Calculate $(ab,p^4)$: Prime Number Exercise

[evinda]

Hey!
I am given the following exercise:
If $p$ is a prime and $(a,p^2)=p$,$(b,p^3)=p^2$,find $(ab,p^4)$.

$p|a \Rightarrow a=k \cdot p , k\in \mathbb{Z}$
$p^2|b \Rightarrow b=l \cdot p^2 , l \in \mathbb{Z}$

Let $(ab,p^4)=d>1$,then $d$ will have a prime divisor, $q$
$q|d , d|ab \Rightarrow q|ab \Rightarrow q|a \text{ or } q|b$
Also, $d|p^4 \Rightarrow q|p^4 \Rightarrow q=p$

Is it right so far?And how can I continue??

 

[I like Serena]

Hey!
I am given the following exercise:
If $p$ is a prime and $(a,p^2)=p$,$(b,p^3)=p^2$,find $(ab,p^4)$.

$p|a \Rightarrow a=k \cdot p , k\in \mathbb{Z}$
$p^2|b \Rightarrow b=l \cdot p^2 , l \in \mathbb{Z}$

Let $(ab,p^4)=d>1$,then $d$ will have a prime divisor, $q$
$q|d , d|ab \Rightarrow q|ab \Rightarrow q|a \text{ or } q|b$
Also, $d|p^4 \Rightarrow q|p^4 \Rightarrow q=p$

Is it right so far?And how can I continue??

Hi! :)

It is right so far.

But to get further, I would try to identify how many factors $p$ are contained in $a$ exactly.
And also how many factors $p$ there are in $b$.

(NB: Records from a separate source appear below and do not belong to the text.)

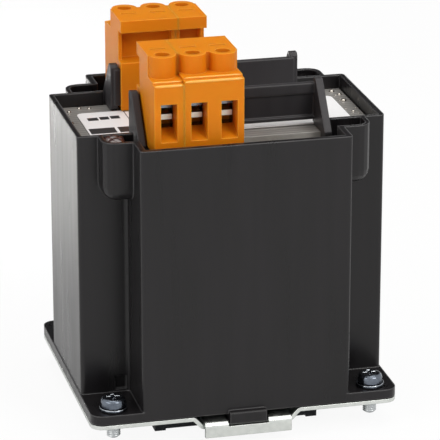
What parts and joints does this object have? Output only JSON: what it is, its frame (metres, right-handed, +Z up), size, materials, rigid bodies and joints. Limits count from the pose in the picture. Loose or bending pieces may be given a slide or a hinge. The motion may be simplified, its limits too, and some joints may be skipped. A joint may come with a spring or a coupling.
{
  "type": "safety transformer",
  "caption": "Open-top moulded transformer with laminated core, clamp terminals in two rows and a sheet base plate with a sprung rail latch.",
  "frame": {"origin": "middle of the footprint, level with the hook lips that it stands on", "axes": "+Z up out of the terminals, -Y towards the latch's pull flange, X along the rail"},
  "size_m": [0.1006, 0.0888, 0.1259],
  "materials": {
    "black_moulding": "satin moulded polyamide",
    "orange_moulding": "satin moulded polyamide",
    "zinc_sheet": "galvanised sheet",
    "blackened_steel": "phosphated and oiled",
    "spring_steel": "drawn wire",
    "core_steel": "varnished laminations",
    "bobbin_nylon": "natural glass-filled nylon",
    "enamelled_wire": "enamelled copper wire",
    "insulating_wrap": "varnished film",
    "label_card": "printed card",
    "zinc_fitting": "zinc plated steel",
    "tinned_brass": "tin plated brass",
    "lead_sleeve": "varnished glass sleeve"
  },
  "bodies": {
    "transformer": {"housing": "black_moulding", "base_plate": "zinc_sheet", "latch_spring": "spring_steel", "core_e_stack": "core_steel", "core_i_stack": "core_steel", "bobbin": "bobbin_nylon", "primary_winding": "enamelled_wire", "secondary_winding": "enamelled_wire", "coil_wrap": "insulating_wrap", "carrier_front": "black_moulding", "carrier_rear": "black_moulding", "terminal_single_front": "orange_moulding", "terminal_double_front": "orange_moulding", "terminal_single_rear": "orange_moulding", "terminal_double_rear": "orange_moulding", "contact_bar_front_1": "tinned_brass", "contact_bar_front_2": "tinned_brass", "contact_bar_front_3": "tinned_brass", "contact_bar_rear_1": "tinned_brass", "contact_bar_rear_2": "tinned_brass", "contact_bar_rear_3": "tinned_brass", "lead_front_1": "lead_sleeve", "lead_front_2": "lead_sleeve", "lead_front_3": "lead_sleeve", "lead_rear_1": "lead_sleeve", "lead_rear_2": "lead_sleeve", "lead_rear_3": "lead_sleeve", "rating_label": "label_card", "base_screw_1": "zinc_fitting", "base_screw_2": "zinc_fitting", "base_screw_3": "zinc_fitting", "base_screw_4": "zinc_fitting", "washer_1": "zinc_fitting", "washer_2": "zinc_fitting", "washer_3": "zinc_fitting", "washer_4": "zinc_fitting"},
    "latch": {"rail_latch": "zinc_sheet", "hook_bar": "blackened_steel"},
    "screw_front_1": {"clamp_screw_front_1": "zinc_fitting"},
    "screw_front_2": {"clamp_screw_front_2": "zinc_fitting"},
    "screw_front_3": {"clamp_screw_front_3": "zinc_fitting"},
    "screw_rear_1": {"clamp_screw_rear_1": "zinc_fitting"},
    "screw_rear_2": {"clamp_screw_rear_2": "zinc_fitting"},
    "screw_rear_3": {"clamp_screw_rear_3": "zinc_fitting"},
    "cage_front_1": {"clamp_cage_front_1": "zinc_fitting"},
    "cage_front_2": {"clamp_cage_front_2": "zinc_fitting"},
    "cage_front_3": {"clamp_cage_front_3": "zinc_fitting"},
    "cage_rear_1": {"clamp_cage_rear_1": "zinc_fitting"},
    "cage_rear_2": {"clamp_cage_rear_2": "zinc_fitting"},
    "cage_rear_3": {"clamp_cage_rear_3": "zinc_fitting"}
  },
  "joints": [
    {"name": "latch_slide", "type": "slide", "parent": "transformer", "child": "latch", "axis": [0, -1, 0], "range_m": [0, 0.004], "stiffness_N_per_m": 1500, "springref_m": -0.002, "deforming": ["latch_spring"]},
    {"name": "screw_turn_front_1", "type": "hinge", "parent": "transformer", "child": "screw_front_1", "pos_m": [-0.02355, -0.0268, 0.1165], "axis": [0, 0, -1], "range_deg": [0, 1801]},
    {"name": "screw_turn_front_2", "type": "hinge", "parent": "transformer", "child": "screw_front_2", "pos_m": [-0.01395, -0.0268, 0.1165], "axis": [0, 0, -1], "range_deg": [0, 1801]},
    {"name": "screw_turn_front_3", "type": "hinge", "parent": "transformer", "child": "screw_front_3", "pos_m": [-0.00435, -0.0268, 0.1165], "axis": [0, 0, -1], "range_deg": [0, 1801]},
    {"name": "screw_turn_rear_1", "type": "hinge", "parent": "transformer", "child": "screw_rear_1", "pos_m": [-0.00435, 0.0292, 0.1165], "axis": [0, 0, -1], "range_deg": [0, 1801]},
    {"name": "screw_turn_rear_2", "type": "hinge", "parent": "transformer", "child": "screw_rear_2", "pos_m": [-0.01395, 0.0292, 0.1165], "axis": [0, 0, -1], "range_deg": [0, 1801]},
    {"name": "screw_turn_rear_3", "type": "hinge", "parent": "transformer", "child": "screw_rear_3", "pos_m": [-0.02355, 0.0292, 0.1165], "axis": [0, 0, -1], "range_deg": [0, 1801]},
    {"name": "cage_rise_front_1", "type": "slide", "parent": "transformer", "child": "cage_front_1", "axis": [0, 0, 1], "range_m": [0, 0.0025]},
    {"name": "cage_rise_front_2", "type": "slide", "parent": "transformer", "child": "cage_front_2", "axis": [0, 0, 1], "range_m": [0, 0.0025]},
    {"name": "cage_rise_front_3", "type": "slide", "parent": "transformer", "child": "cage_front_3", "axis": [0, 0, 1], "range_m": [0, 0.0025]},
    {"name": "cage_rise_rear_1", "type": "slide", "parent": "transformer", "child": "cage_rear_1", "axis": [0, 0, 1], "range_m": [0, 0.0025]},
    {"name": "cage_rise_rear_2", "type": "slide", "parent": "transformer", "child": "cage_rear_2", "axis": [0, 0, 1], "range_m": [0, 0.0025]},
    {"name": "cage_rise_rear_3", "type": "slide", "parent": "transformer", "child": "cage_rear_3", "axis": [0, 0, 1], "range_m": [0, 0.0025]}
  ],
  "couplings": [
    {"joint": "screw_turn_front_1", "follows": "cage_rise_front_1", "rad_per_m": 12566},
    {"joint": "screw_turn_front_2", "follows": "cage_rise_front_2", "rad_per_m": 12566},
    {"joint": "screw_turn_front_3", "follows": "cage_rise_front_3", "rad_per_m": 12566},
    {"joint": "screw_turn_rear_1", "follows": "cage_rise_rear_1", "rad_per_m": 12566},
    {"joint": "screw_turn_rear_2", "follows": "cage_rise_rear_2", "rad_per_m": 12566},
    {"joint": "screw_turn_rear_3", "follows": "cage_rise_rear_3", "rad_per_m": 12566}
  ]
}
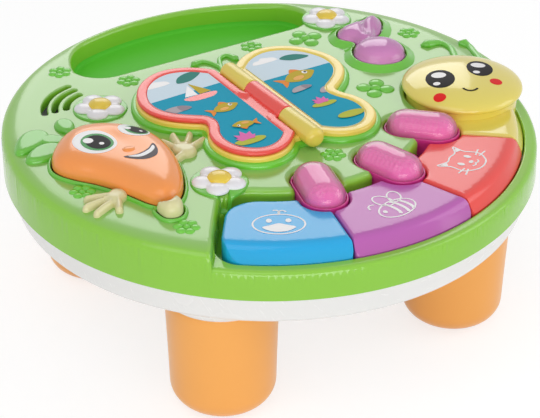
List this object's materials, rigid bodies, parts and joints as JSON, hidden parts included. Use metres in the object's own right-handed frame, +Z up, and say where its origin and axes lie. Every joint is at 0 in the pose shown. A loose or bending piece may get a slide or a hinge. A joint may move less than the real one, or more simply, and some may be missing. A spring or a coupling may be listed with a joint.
{
  "type": "musical_activity_table",
  "caption": "Round toddler music table on stubby legs with pressable fan keys, light buttons, a turning picture page and a storage tray",
  "frame": {"origin": "on the floor under the middle of the table", "axes": "+Z up; -Y is the side with the keyboard, where the child sits; +X is to the child's right"},
  "size_m": [0.38, 0.38, 0.1646],
  "materials": {
    "shell_green": "smooth glossy moulding",
    "base_white": "smooth satin moulding",
    "leg_orange": "smooth satin moulding",
    "steel": "zinc plated",
    "key_blue": "smooth glossy, printed line art",
    "key_lilac": "smooth glossy, printed line art",
    "key_red": "smooth glossy, printed line art",
    "yellow": "smooth glossy, printed face",
    "clear_pink": "see-through tint over a lattice",
    "bezel_pink": "smooth glossy",
    "violet": "see-through tint, smooth",
    "carrot_orange": "smooth glossy, printed face",
    "cream": "smooth glossy",
    "book_red": "smooth glossy",
    "book_yellow": "smooth glossy",
    "print": "printed and laminated label",
    "petal_white": "smooth glossy",
    "eye_yellow": "smooth glossy",
    "black_plastic": "fine grained",
    "cone_paper": "pressed fibre",
    "magnet": "sintered, dull",
    "board": "solder-masked laminate",
    "silicone": "moulded silicone",
    "led": "clear epoxy",
    "cell": "wrapped steel can",
    "spring": "nickel plated"
  },
  "bodies": {
    "table": {"top_shell": "shell_green", "base_shell": "base_white", "leg_front_left": "leg_orange", "leg_front_right": "leg_orange", "leg_rear_left": "leg_orange", "leg_rear_right": "leg_orange", "leg_screws": "steel", "shell_screws": "steel", "key_hinge_pins": "steel", "pill_bezel": "bezel_pink", "carrot_hands": "cream", "book_base": "book_yellow", "left_picture": "print", "right_picture": "print", "book_hinge_pin": "steel", "flower_petals": "petal_white", "flower_centres": "eye_yellow", "speaker_frame": "black_plastic", "speaker_cone": "cone_paper", "speaker_magnet": "magnet", "main_board": "board", "button_boards": "board", "board_screws": "steel", "leds": "led", "dome_blue": "silicone", "dome_lilac": "silicone", "dome_red": "silicone", "dome_left": "silicone", "dome_middle": "silicone", "dome_right": "silicone", "dome_head": "silicone", "dome_radish": "silicone", "dome_carrot": "silicone", "battery_cells": "cell", "battery_contacts": "spring", "power_switch_body": "black_plastic"},
    "blue_key": {"key_blue": "key_blue"},
    "lilac_key": {"key_lilac": "key_lilac"},
    "red_key": {"key_red": "key_red"},
    "head": {"bug_head": "yellow"},
    "left_pill": {"pill_left": "clear_pink"},
    "middle_pill": {"pill_middle": "clear_pink"},
    "right_pill": {"pill_right": "clear_pink"},
    "radish": {"radish_button": "violet"},
    "carrot": {"carrot_button": "carrot_orange", "carrot_tip": "cream"},
    "page": {"book_page": "book_red", "page_picture_front": "print", "page_picture_back": "print"},
    "door": {"battery_door": "base_white", "battery_door_screw": "steel"},
    "switch": {"power_switch_knob": "black_plastic"}
  },
  "joints": [
    {"name": "blue_key_press", "type": "hinge", "parent": "table", "child": "blue_key", "pos_m": [-0.05995, -0.10683, 0.1345], "axis": [0.8721, -0.4894, 0], "range_deg": [0, 3.5], "stiffness_Nm_per_rad": 0.9, "springref_deg": -2.86, "deforming": ["dome_blue"]},
    {"name": "lilac_key_press", "type": "hinge", "parent": "table", "child": "lilac_key", "pos_m": [0.00257, -0.12247, 0.1345], "axis": [0.9998, 0.0209, 0], "range_deg": [0, 3.5], "stiffness_Nm_per_rad": 0.9, "springref_deg": -2.86, "deforming": ["dome_lilac"]},
    {"name": "red_key_press", "type": "hinge", "parent": "table", "child": "red_key", "pos_m": [0.06437, -0.10422, 0.1345], "axis": [0.8508, 0.5255, 0], "range_deg": [0, 3.5], "stiffness_Nm_per_rad": 0.9, "springref_deg": -2.86, "deforming": ["dome_red"]},
    {"name": "head_press", "type": "slide", "parent": "table", "child": "head", "axis": [0, 0, -1], "range_m": [0, 0.0022], "stiffness_N_per_m": 500, "springref_m": -0.002, "deforming": ["dome_head"]},
    {"name": "left_pill_press", "type": "slide", "parent": "table", "child": "left_pill", "axis": [0, 0, -1], "range_m": [0, 0.0022], "stiffness_N_per_m": 350, "springref_m": -0.001, "deforming": ["dome_left"]},
    {"name": "middle_pill_press", "type": "slide", "parent": "table", "child": "middle_pill", "axis": [0, 0, -1], "range_m": [0, 0.0022], "stiffness_N_per_m": 350, "springref_m": -0.001, "deforming": ["dome_middle"]},
    {"name": "right_pill_press", "type": "slide", "parent": "table", "child": "right_pill", "axis": [0, 0, -1], "range_m": [0, 0.0022], "stiffness_N_per_m": 350, "springref_m": -0.001, "deforming": ["dome_right"]},
    {"name": "radish_press", "type": "slide", "parent": "table", "child": "radish", "axis": [0, 0, -1], "range_m": [0, 0.0022], "stiffness_N_per_m": 400, "springref_m": -0.0015, "deforming": ["dome_radish"]},
    {"name": "carrot_press", "type": "slide", "parent": "table", "child": "carrot", "axis": [0, 0, -1], "range_m": [0, 0.0022], "stiffness_N_per_m": 500, "springref_m": -0.002, "deforming": ["dome_carrot"]},
    {"name": "page_turn", "type": "hinge", "parent": "table", "child": "page", "pos_m": [-0.0025, 0, 0.15745], "axis": [0, 1, 0], "range_deg": [0, 180]},
    {"name": "door_open", "type": "hinge", "parent": "table", "child": "door", "pos_m": [-0.032, 0, 0.0942], "axis": [0, 1, 0], "range_deg": [0, 60]},
    {"name": "power_slide", "type": "slide", "parent": "table", "child": "switch", "axis": [1, 0, 0], "range_m": [-0.004, 0.004]}
  ]
}
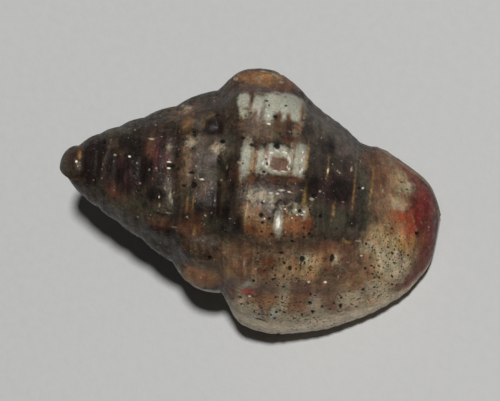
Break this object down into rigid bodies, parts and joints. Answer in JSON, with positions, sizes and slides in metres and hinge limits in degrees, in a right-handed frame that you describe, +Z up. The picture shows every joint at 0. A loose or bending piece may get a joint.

How many factors $p$ does that make in $ab$?

 

[evinda]

Hi! :)

It is right so far.

But to get further, I would try to identify how many factors $p$ are contained in $a$ exactly.
And also how many factors $p$ there are in $b$.

How many factors $p$ does that make in $ab$?

In $a$, there is $1$ factor $p$,in $b$ there are $2$ factors $p$.So,in $ab$ there are $3$ factors $p$..What does this mean?? Or am I wrong??

 

[I like Serena]

In $a$, there is $1$ factor $p$,in $b$ there are $2$ factors $p$.So,in $ab$ there are $3$ factors $p$..What does this mean?? Or am I wrong??

That is exactly right. :D

It means that $ab$ has exactly 3 factors of the prime $p$ and possibly some other prime factors.
The consequence is that $\gcd(ab, p^4) = p^3$.

 

[evinda]

That is exactly right. :D

It means that $ab$ has exactly 3 factors of the prime $p$ and possibly some other prime factors.
The consequence is that $\gcd(ab, p^4) = p^3$.

I understand..thank you very much!